We all met up on the Friday afternoon and after an early supper got started.
There were 7 students plus Judith Cordell the tutor. 3 of us had not worked this technique before but we were all used to making Honiton lace.
Judith explained that Rosaline lace is one of the Flemish laces and is a piece lace worked with a maximum of 7 pairs. There are only 9 motifs, 2 fillings and no coarse threads. Picots are occassionally used but tiny needlelace couronnes often feature.
All articles are made combining the motifs and some very attractive pieces can be achieved. Everything is very small and worked in 120 thread, bobbins are wound singly, except when adding a pair, and the start and finish techniques are quite unlike anything I'd ever done before! You put the pins in as and when required and it took quite a bit of effort not to put them too close together and to keep the tension correct, so in this respect it is like Duchesse lace but because you only use 7 pairs the finished motifs appear more delicate.
Saturday afternoon was a free period so we were able to explore the surroundings before getting together again for supper and then more lacemaking.
We were heads down again early on Sunday and carried on after lunch.
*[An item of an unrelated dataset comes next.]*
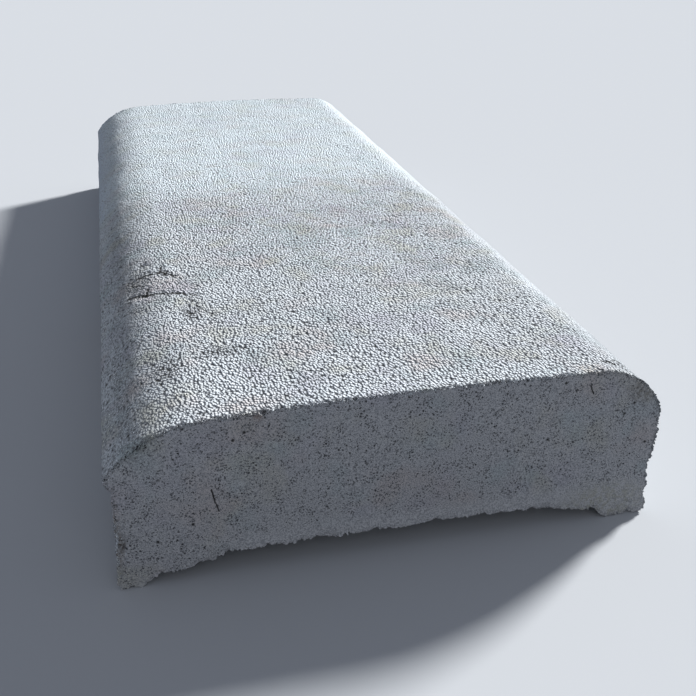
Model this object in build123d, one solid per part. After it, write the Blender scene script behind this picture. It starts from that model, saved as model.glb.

By the time we had to stop in mid-afternoon I had managed to complete 4 motifs and another on the pillow and came away with a load of pattern ideas, courtesy of Judith.
Before leaving we had a farewell cup of tea when Jane, the organiser, presented each of us with a Sallie Reason commemorative bobbin.
I thoroughly enjoyed the course which was well organised and friendly, Judith was an excellent tutor, the surroundings were comfotable and the meals delicious.
Thank you Tonbridge Lacemakers for the very generous contribution to the cost of this weekend.



Thought for the day

If nothing sticks to Teflon, how do they get the teflon coating to stick to the pan?